Holy and Righteous One
The third term is found in verse 14, ‘The Holy And Righteous One.’ These names are also full of meaning for this crowd. Holy means ‘separated to God.’ Jesus was not only holy by nature, but he was separated to God to do His will. The word ‘Righteous’ carries with it the idea of being innocent of any crime.
The name ‘Holy one’ is also something that is used in reference to the Messiah by the prophets. Psalm 16:10 says that God would not ‘let your holy one see corruption.’ Peter is careful to mention that Jesus was raised from the dead and there were plenty of witnesses to testify to that fact. Jesus did not see corruption.
Author of Life
Throughout this section Peter presents a number of paradoxes. For instance, although Jesus was a servant, God exalted him. They rejected the Holy and Righteous one in favor of an unholy, unjust murderer. Then he comes to the greatest paradox of all —They put to death the Author of Life.
This word author or prince in the text carries with it the meaning of someone who is the originator, pioneer or beginner of something. It is used to describe Jesus in Hebrews as the ‘author of our salvation’ and the ‘author and finisher of our faith’. Col. 1:16-17
Jesus ‘The Christ’
The final term mentioned by Peter is the word ‘Christ’ in verse 18. Again, he makes reference to the prophets here when he says:
But what God foretold by the mouth of all the prophets, that his Christ would suffer, he thus fulfilled. Acts 3:18
Peter connects the rest of the dots here. This servant of God, Jesus, the holy and righteous one, the author of life, is the promised Messiah.

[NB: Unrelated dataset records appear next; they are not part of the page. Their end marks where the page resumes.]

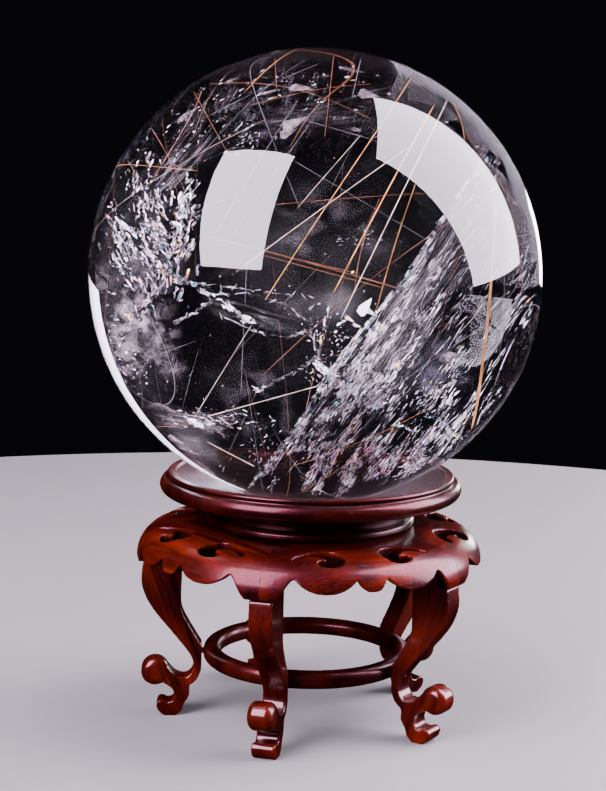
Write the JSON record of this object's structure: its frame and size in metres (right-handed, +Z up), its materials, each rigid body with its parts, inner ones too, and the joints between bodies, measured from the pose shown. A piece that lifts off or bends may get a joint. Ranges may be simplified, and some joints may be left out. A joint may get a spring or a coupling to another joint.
{
  "type": "crystal ball on a wooden stand",
  "caption": "Clear included quartz sphere resting in the turned dish of a carved, pierced and lacquered wooden stand with scrolled legs and a stretcher ring.",
  "frame": {"origin": "on the stand's turned axis, at the level of the feet", "axes": "+Z up along the turned axis; -Y towards leg 1"},
  "size_m": [0.1, 0.1, 0.1505],
  "materials": {
    "crystal": "polished clear quartz with mineral needles and veils inside",
    "lacquered_rosewood": "gloss lacquer over open-pored red wood",
    "dark_rosewood": "gloss lacquer over darker red wood",
    "raw_hardwood": "plain unlacquered dowel rod"
  },
  "bodies": {
    "stand": {"ball_seat": "dark_rosewood", "stretcher_ring": "dark_rosewood", "apron_segment_1": "lacquered_rosewood", "leg_1": "lacquered_rosewood", "leg_dowel_1": "raw_hardwood", "ring_peg_1": "raw_hardwood", "apron_segment_2": "lacquered_rosewood", "leg_2": "lacquered_rosewood", "leg_dowel_2": "raw_hardwood", "ring_peg_2": "raw_hardwood", "apron_segment_3": "lacquered_rosewood", "leg_3": "lacquered_rosewood", "leg_dowel_3": "raw_hardwood", "ring_peg_3": "raw_hardwood", "apron_segment_4": "lacquered_rosewood", "leg_4": "lacquered_rosewood", "leg_dowel_4": "raw_hardwood", "ring_peg_4": "raw_hardwood", "apron_segment_5": "lacquered_rosewood", "leg_5": "lacquered_rosewood", "leg_dowel_5": "raw_hardwood", "ring_peg_5": "raw_hardwood"},
    "ball": {"crystal_ball": "crystal"}
  },
  "joints": [
    {"name": "ball_lift", "type": "slide", "parent": "stand", "child": "ball", "axis": [0, 0, 1], "range_m": [0, 0.05]}
  ]
}
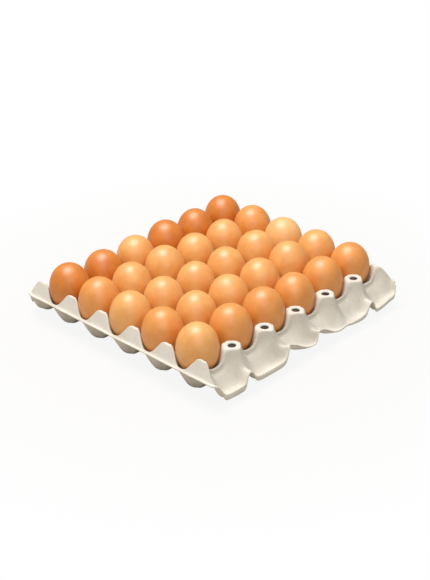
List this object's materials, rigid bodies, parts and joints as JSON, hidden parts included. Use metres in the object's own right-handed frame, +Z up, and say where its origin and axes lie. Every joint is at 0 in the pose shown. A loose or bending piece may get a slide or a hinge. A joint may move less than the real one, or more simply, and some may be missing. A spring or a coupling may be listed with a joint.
{
  "type": "egg tray with eggs",
  "caption": "Square tray of moulded paper pulp with brown eggs standing in its cups, hollow posts with small holes between them, straight rims at two ends and scalloped rims at the others.",
  "frame": {"origin": "on the ground under the middle of the tray", "axes": "+Z up; +X along the six-egg rows, from one straight rim to the other; +Y along the five-egg columns, from one scalloped rim to the other"},
  "size_m": [0.294, 0.2941, 0.0716],
  "materials": {
    "pulp": "matt moulded paper pulp with a fine felted texture",
    "shell_russet": "russet brown eggshell with a soft satin sheen and fine pores",
    "shell_amber": "amber brown eggshell with a soft satin sheen and fine pores",
    "shell_tan": "tan brown eggshell with a soft satin sheen and fine pores",
    "shell_cream": "cream brown eggshell with a soft satin sheen and fine pores"
  },
  "bodies": {
    "root": {"tray": "pulp", "egg_1_1": "shell_tan", "egg_2_1": "shell_amber", "egg_3_1": "shell_amber", "egg_4_1": "shell_amber", "egg_5_1": "shell_amber", "egg_6_1": "shell_amber", "egg_1_2": "shell_amber", "egg_2_2": "shell_amber", "egg_3_2": "shell_tan", "egg_4_2": "shell_tan", "egg_5_2": "shell_tan", "egg_6_2": "shell_tan", "egg_1_3": "shell_tan", "egg_2_3": "shell_tan", "egg_3_3": "shell_amber", "egg_4_3": "shell_tan", "egg_5_3": "shell_amber", "egg_6_3": "shell_cream", "egg_1_4": "shell_tan", "egg_2_4": "shell_tan", "egg_3_4": "shell_tan", "egg_4_4": "shell_tan", "egg_5_4": "shell_tan", "egg_6_4": "shell_amber", "egg_1_5": "shell_russet", "egg_2_5": "shell_russet", "egg_3_5": "shell_tan", "egg_4_5": "shell_russet", "egg_5_5": "shell_amber", "egg_6_5": "shell_russet"}
  },
  "joints": []
}
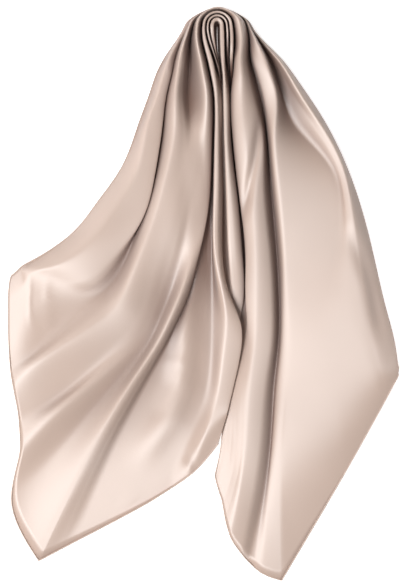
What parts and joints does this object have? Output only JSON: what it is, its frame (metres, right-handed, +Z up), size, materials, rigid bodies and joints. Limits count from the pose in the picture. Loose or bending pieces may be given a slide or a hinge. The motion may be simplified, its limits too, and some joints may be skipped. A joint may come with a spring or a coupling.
{
  "type": "long scarf",
  "caption": "Long satin scarf laid flat, gathered in nested pleats at its middle, bent over in a narrow arch with both ends fanned out.",
  "frame": {"origin": "on the surface the scarf lies on, under the middle of its box", "axes": "+Y points over the arch, away from the two ends; +Z points up from the surface; +X points to the end whose outer edge is turned under"},
  "size_m": [0.6108, 0.8948, 0.0409],
  "materials": {
    "satin": "smooth champagne satin with a soft sheen"
  },
  "bodies": {
    "root": {"left_fall": "satin", "crown": "satin", "right_fall": "satin"}
  },
  "joints": []
}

In light of John 10:24-31, Peter is testing his luck to speak like this in front of this crowd. Yes, he did a miracle, and yes he impressed them, and then called them brothers. He is really pushing it when he claims that the Messiah has already come, but he is just getting started. Peter pretty much excoriates them with his words and issues a scathing rebuke of these people.
III.Peter’s Indictment of the Crowd
“But you denied the Holy and Righteous One, and asked for a murderer to be granted to you, and you killed the Author of life, whom God raised from the dead. To this we are witnesses.” Acts 3:14
Instead of welcoming the Messiah, the nation rejected him. Instead of continuing with shouts of Hosanna, the shouts became those to “crucify him!” Pilate declared him innocent six different times, yet the cry was the same, “Release Barrabas and crucify Jesus!”
Your Guilt Remains
This crowd must have thought, in this moment, that Peter was schizophrenic or something. He begins, “Brothers! Remember the covenants — remember the prophets.” Then he basically turns on them and says, “You are all murderers. Every single person here is guilty!”

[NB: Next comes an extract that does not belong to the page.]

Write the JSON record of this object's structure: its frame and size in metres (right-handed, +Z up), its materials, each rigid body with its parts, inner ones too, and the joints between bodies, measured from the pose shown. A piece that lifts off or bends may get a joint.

Now it almost appears that Peter lets them off the hook somewhat. In verse 17 he says, “You did something without realizing what you were doing. You acted in ignorance.” But then he says essentially, “Jesus fulfilled this prophecy — and you helped fulfill it. Your guilt remains,” in vs. 18.
The Theist, The Atheist, and The Agnostic
RC Sproul, describing the differences between Theists and Atheists and Agnostics says of Agnostics that they are ‘the worst kind of Atheist.’ Theism is the affirmation of the existence of God and Atheism is everything else.

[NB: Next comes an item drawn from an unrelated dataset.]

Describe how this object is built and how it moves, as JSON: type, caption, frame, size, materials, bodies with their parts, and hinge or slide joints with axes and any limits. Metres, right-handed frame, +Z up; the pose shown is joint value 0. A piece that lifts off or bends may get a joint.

The Agnostic is outside the category of the Theist, because he will not affirm the existence of
God, but then he blames God for it. He says that the reason he can’t believe is because God hasn’t given him enough evidence on which to believe. Agnostos means ‘without knowledge’ in the Greek.
This, despite the fact that Psalm 19 says that the very heavens declare the glory of God. Every single human that walks the earth knows that God exists. Romans 1:20 says that in light of the fact that we know for certain that he is there, that we are without excuse.
What Is Our Excuse Today?
Our situation in the current day is this. We have the testimony of the prophets, we have the testimony of Christ himself. We have the words of Peter in Acts 2 and 3 addressing these very subjects, “You acted in ignorance but now you know.”
So what is our excuse today if we persist in unbelief? How can we say that we have any ground at all to stand on? We simply cannot. Just like Peter told the crowd, “You are people of the covenant and have the witness of the prophets.” For us, we live in a country and a part of the country where there is a church on every street corner — there is a Bible on every bookshelf. We simply have no excuse.
Refusing to Heed the Warning ~ A Storm is Coming
In September of 1900, a killer hurricane bore down on Galveston Island. One old bridge connected the island to mainland Texas, serving as the only evacuation route for thousands. Even without modern-day detection systems, the coming hurricane was spotted, and ample warnings were given to the residents down there.
But there were no visible signs in Galveston; people living on the island couldn’t actually see the hurricane. They couldn’t hear the furious winds, so many of them chose to do nothing. When that terrible storm struck, between six and twelve thousand people were killed, and the city of Galveston destroyed. It is still the single worst natural disaster ever recorded.
Today, if you drive along Seawall Boulevard, you will see a reminder of that storm; a strong 12 foot concrete wall stands as a barrier between the beach and the city, but also as a reminder that a century ago, thousands of people heard a message of warning and chose not to respond. Today, there are still hurricanes that come and swamp the city — and kill those who even still refuse to heed the warnings.
“But God I Didn’t Know!” Addressing Persistent Unbelief
Even with the warnings we now give of the coming judgment, even with all of the extra information that we have in our day, we still have those who will say, “But God, I didn’t know!”
“God if you had just shown ME a miracle I would have believed. God if it was just more
logical. If it just didn’t fly in the face of science so badly, if those Christians weren’t such hypocrites! If they just believed in global warming, I could get with it.”
The evidence since that day has only mounted, so it begs the question doesn’t it? If people persist in unbelief, then what is their excuse really?
Is that you today? Are you here and you just say, “I don’t really buy it. I don’t think there is any truth in it.” Let me just say that if that describes you today, you better be sure. Because your very soul depends on you being right on this one. You better know something that the rest of us don’t.
For those of us who do believe, doesn’t it tend to light a fire under us to make sure that our loved ones know the truth?
I close today with the words of Charles Spurgeon who said:
“If sinners will be damned, at least let them leap to Hell over our bodies. And if they will perish, let them perish with our arms about their knees, imploring them to stay. If Hell must be filled, at least let it be filled in the teeth of our exertions, and let not one go there unwarned and unprayed for.”